O’Reilly went from a major publisher of DRM free books to now offering books only via subscription, paper or DRM kindle versions. I don’t know what happened, but it would seem that Tim O’Reilly decided that DRM wasn’t flawed.

This is about ownership…

You can now only own a copy of these books if you buy the print version. Granted, I bought a lot of paper books from them, but the ebook version had some real benefits. I can’t use Safari while I’m disconnected from the Internet (on a plane or at a customer site). Plus I really don’t want to be paying a subscription to access knowledge. I don’t care about most of the books in Safari. I want the ones I use to be at my fingertips, not behind a paywall.

Apparently the people at O’Reilly like the subscription model a lot. So much so they are trying to distance themselves from the books that made them great, unless there is a monthly payment involved.

Learning at conferences promotes…

They have gone a step further though. Now the company seems to think conferences and video are a superior way to learn a technology. I get a barrage of ads for sign up now, or only X days left until. Oh no, if I don’t attend how will I ever be able to use Y technology or program in Z language.

Let’s get something straight. No one ever learns a technology or language from going to a conference. At most you get the feeling you have learned something because of the group dynamic and the presenter’s enthusiasm and expertly picked examples. Maybe you’ve even typed them in to your laptop and hit the magic key mouse combo to see it work.

Two days later most people have forgotten most of the details and are scrambling to find references on hand outs, scrawled notes, web pages or BOOKS! Conference learning is mostly excitement with a light sprinkling of new tidbits of knowledge. I think the conferences are important for the exchange of ideas among practitioners, but they are not a replacement for books in any form.

The videos aren’t much better. That content can range from someone droning on about the bullets points they put in slides to a magical presenter that enchants us until we actually try to do some of it. I once heard people raving about an online video course on a subject I was interested in. Looking into the content, it was someone that I had known that didn’t understand the fundamentals of what he was presenting. I doubt the viewers were magically getting the deeper concepts.

O’Reilly has taken their reputation of being a gateway to advanced topics and turned it into a subscription model that doesn’t promote long term learning or independent understanding. It’s almost like they are selling salty snacks hoping you will buy their drinks. That’s a long way from the books that were more like a garden and fishing rod. I know what I would be more proud of.

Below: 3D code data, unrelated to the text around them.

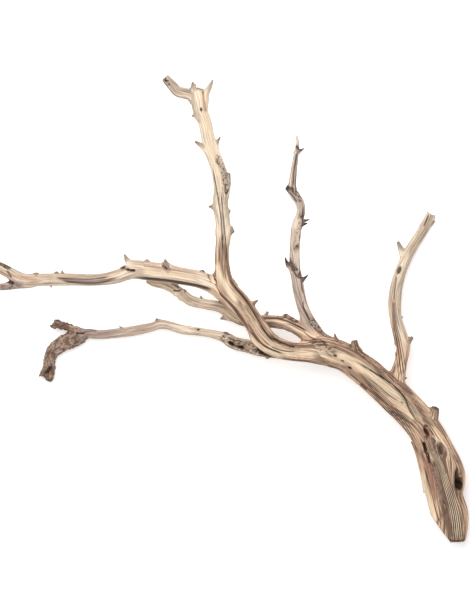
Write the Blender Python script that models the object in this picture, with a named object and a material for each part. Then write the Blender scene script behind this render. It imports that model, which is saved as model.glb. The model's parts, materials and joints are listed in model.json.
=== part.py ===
"""A branch of ghost wood, sand-blasted and barkless, lying on a table.

The branch grew as one piece. It is parted at its main forks into nine limbs, with a fine saw gap
between neighbours. Each limb is a tube with a ridged section that follows the grain, and the spurs,
knots, pits and cracks are fused to it or cut from it.

Metres, +Z up. The branch lies on z = 0 as it is seen from above, with the trunk's sawn end at the
lower right. The origin is under the middle of its outline.
"""
import math

import bmesh
import bpy
from mathutils import Vector

NAME = "ghost_wood"

SAW_GAP = 0.0003          # clear gap between two limbs at a fork
STEPS = 2                 # tube rings between two stations of a route
WELD = 0.00001            # points closer than this are one point
SLIVER = 0.000005         # edges shorter than this are left out
SHARPEST = 0.0004         # radius of the sharpest thorn's tip
FLOOR_BLOCK = 1.2         # side of the block that planes the resting spots flat
SMOOTH_ANGLE = math.radians(50)
FLAT_ANGLE = math.radians(1.5)   # faces that meet flatter than this are one face

# Stations of each limb, from its root outward: x, y, z of the pith and the radius there.
TRUNK = (
    (0.345, -0.396, 0.024, 0.0280), (0.350, -0.362, 0.026, 0.0295), (0.352, -0.331, 0.028, 0.0300),
    (0.346, -0.300, 0.028, 0.0290), (0.344, -0.267, 0.029, 0.0332), (0.333, -0.232, 0.031, 0.0304),
    (0.315, -0.196, 0.037, 0.0280), (0.289, -0.161, 0.042, 0.0268), (0.251, -0.127, 0.048, 0.0248),
    (0.218, -0.099, 0.053, 0.0236), (0.187, -0.079, 0.058, 0.0238), (0.159, -0.067, 0.061, 0.0224),
    (0.130, -0.061, 0.062, 0.0180), (0.112, -0.057, 0.062, 0.0120),
)
MAIN_AND_TALL = (
    (0.162, -0.078, 0.062, 0.0120), (0.130, -0.071, 0.066, 0.0150), (0.098, -0.067, 0.073, 0.0152),
    (0.066, -0.056, 0.080, 0.0156), (0.043, -0.028, 0.087, 0.0158), (0.020, 0.006, 0.093, 0.0160),
    (-0.005, 0.036, 0.097, 0.0156), (-0.010, 0.066, 0.098, 0.0120), (-0.010, 0.094, 0.099, 0.0110),
    (-0.008, 0.115, 0.100, 0.0112), (-0.009, 0.139, 0.102, 0.0116), (-0.013, 0.170, 0.103, 0.0122),
    (-0.011, 0.190, 0.104, 0.0124), (-0.013, 0.210, 0.104, 0.0124), (-0.020, 0.234, 0.103, 0.0116),
    (-0.028, 0.254, 0.101, 0.0110), (-0.034, 0.275, 0.099, 0.0102), (-0.038, 0.296, 0.096, 0.0104),
    (-0.045, 0.314, 0.093, 0.0114), (-0.048, 0.332, 0.090, 0.0120), (-0.051, 0.347, 0.088, 0.0088),
)
LIP = (
    (0.036, -0.034, 0.080, 0.0060), (0.043, -0.049, 0.077, 0.0068), (0.062, -0.064, 0.072, 0.0072),
    (0.084, -0.073, 0.068, 0.0064),
)
CROOKED_ARM = (
    (-0.044, 0.334, 0.089, 0.0080), (-0.066, 0.343, 0.086, 0.0088), (-0.081, 0.347, 0.082, 0.0084),
    (-0.091, 0.357, 0.078, 0.0082), (-0.101, 0.371, 0.075, 0.0078),
)
HORN = (
    (-0.042, 0.326, 0.091, 0.0078), (-0.037, 0.343, 0.093, 0.0058), (-0.030, 0.356, 0.095, 0.0036),
    (-0.0260, 0.365, 0.096, 0.0012),
)
LEFT = (
    (0.018, -0.004, 0.086, 0.0090), (-0.001, 0.018, 0.089, 0.0124), (-0.022, 0.036, 0.092, 0.0140),
    (-0.048, 0.046, 0.094, 0.0138), (-0.078, 0.052, 0.093, 0.0138), (-0.102, 0.0575, 0.090, 0.0148),
    (-0.126, 0.060, 0.086, 0.0146), (-0.150, 0.061, 0.082, 0.0134), (-0.164, 0.057, 0.080, 0.0118),
    (-0.178, 0.052, 0.078, 0.0106), (-0.198, 0.048, 0.075, 0.0096), (-0.222, 0.0465, 0.072, 0.0092),
    (-0.246, 0.047, 0.069, 0.0094), (-0.270, 0.047, 0.066, 0.0098), (-0.298, 0.047, 0.063, 0.0098),
    (-0.328, 0.047, 0.060, 0.0100), (-0.349, 0.057, 0.058, 0.0094), (-0.366, 0.066, 0.055, 0.0088),
    (-0.383, 0.075, 0.052, 0.0060),
)
LEFT_STUB = ((-0.140, 0.066, 0.086, 0.0110), (-0.164, 0.071, 0.084, 0.0082))
END_TWIG = (
    (-0.318, 0.043, 0.060, 0.0066), (-0.340, 0.038, 0.054, 0.0052), (-0.362, 0.0350, 0.048, 0.0042),
    (-0.381, 0.036, 0.043, 0.0026),
)
BACK = (
    (0.154, -0.060, 0.050, 0.0100), (0.134, -0.048, 0.050, 0.0112), (0.118, -0.036, 0.049, 0.0110),
    (0.098, -0.025, 0.047, 0.0106), (0.078, -0.021, 0.045, 0.0104), (0.058, -0.020, 0.043, 0.0102),
    (0.036, -0.020, 0.041, 0.0102), (0.018, -0.015, 0.039, 0.0104), (0.004, -0.007, 0.037, 0.0102),
    (-0.014, 0.003, 0.036, 0.0092), (-0.038, 0.008, 0.036, 0.0084), (-0.062, 0.014, 0.038, 0.0088),
    (-0.080, 0.026, 0.041, 0.0086), (-0.102, 0.037, 0.044, 0.0076), (-0.121, 0.042, 0.047, 0.0058),
    (-0.130, 0.044, 0.048, 0.0030),
)
LOW = (
    (0.134, -0.072, 0.048, 0.0100), (0.104, -0.073, 0.043, 0.0102), (0.078, -0.069, 0.038, 0.0106),
    (0.052, -0.0655, 0.034, 0.0110), (0.030, -0.0597, 0.030, 0.0106), (0.010, -0.055, 0.027, 0.0104),
    (-0.004, -0.047, 0.025, 0.0088), (-0.026, -0.0403, 0.023, 0.0068), (-0.050, -0.0363, 0.021, 0.0066),
    (-0.076, -0.0325, 0.019, 0.0072), (-0.094, -0.0272, 0.018, 0.0070), (-0.110, -0.0245, 0.017, 0.0072),
    (-0.124, -0.029, 0.016, 0.0070), (-0.146, -0.034, 0.0155, 0.0078), (-0.174, -0.038, 0.015, 0.0076),
    (-0.206, -0.041, 0.014, 0.0072), (-0.226, -0.040, 0.013, 0.0078), (-0.238, -0.044, 0.0125, 0.0100),
    (-0.254, -0.051, 0.0110, 0.0128), (-0.270, -0.058, 0.0098, 0.0124), (-0.282, -0.067, 0.0098, 0.0110),
    (-0.287, -0.080, 0.0098, 0.0094), (-0.289, -0.095, 0.0100, 0.0092), (-0.293, -0.110, 0.0102, 0.0100),
)
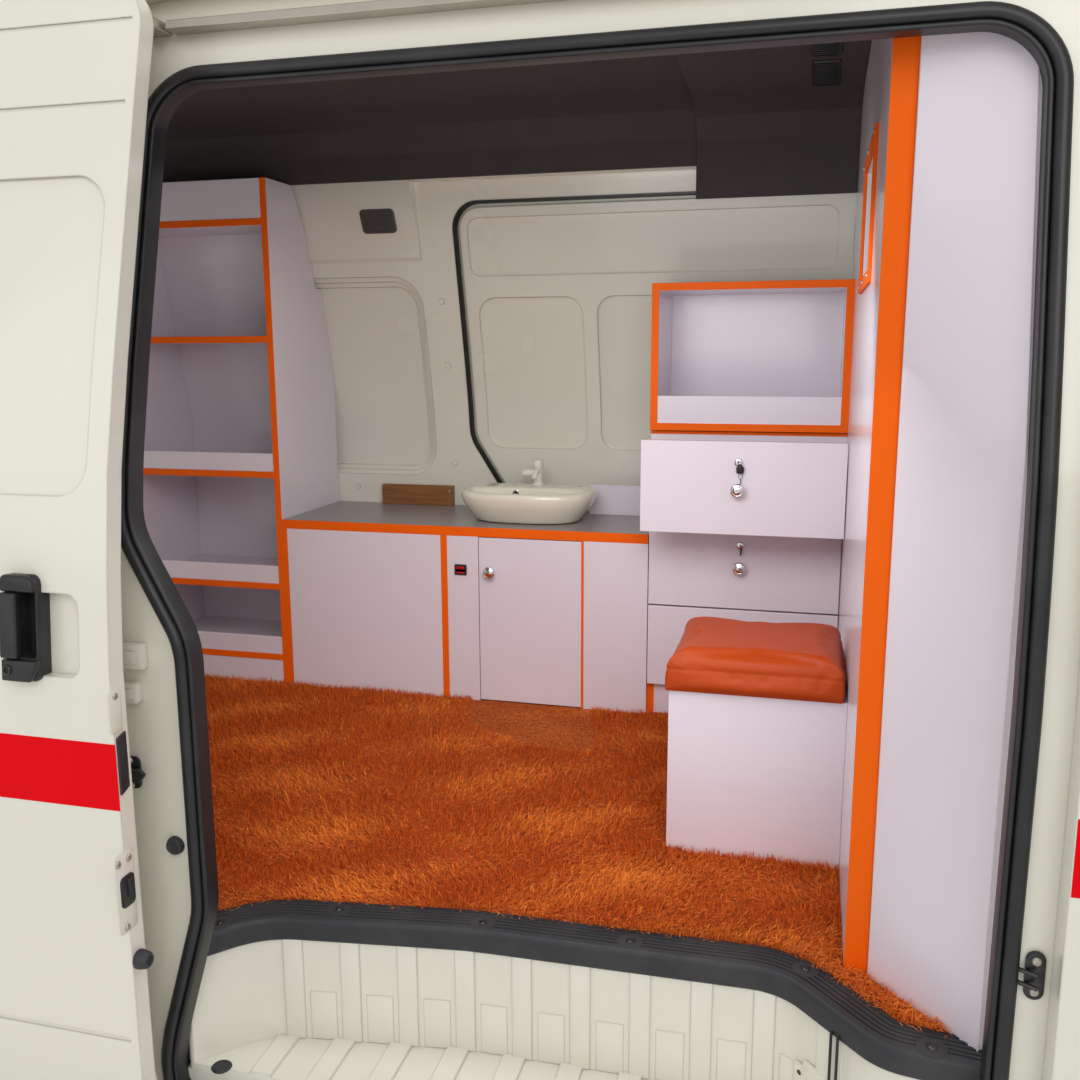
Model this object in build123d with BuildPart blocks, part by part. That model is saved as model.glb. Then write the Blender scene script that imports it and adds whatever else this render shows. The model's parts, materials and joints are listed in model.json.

The good news is that others followed the old model

There are publishing companies that have followed the old O’Reilly model and seem to be doing well.

Manning

Manning offers a wide range of books on technical topics and gives you the option to buy the paper or ebook, and if you buy the paper they throw the ebook in. They provide the ebooks in PDF, ePub and Kindle so you can use it in just about any device you read on. Their content has improved over time and is now on par with what I expect from a technical book company.

The Pragmatic Bookshelf

The Pragmatic Bookshelf has been a good source of content for me on topics that may not be popular yet. Based on what I’ve bought from them I tend to trust their books when they come up in searches. They offer the books in PDF, ePub and Mobi. You can download the content from their site at any time, and they will even put it in a dropbox account for you.

No Starch Press

No starch press has tended towards practical or starting texts, but all of the ones I’ve seen have been good starting places. They have offered a number of books that are essentially sets of web pages strung together and polished into books. Learn You Some Erlang for Great Good! is an example where they did just that. It’s a decent book that is more approachable than O’Reilly’s Erlang Programming (if you can find it without being sucked into a recurring charge).


I’m sure there are others and I hope you can find something that works for you. In the mean time don’t be fooled by the movement to conference style learning. It’s a fad and will fade once people need to build a more solid foundation.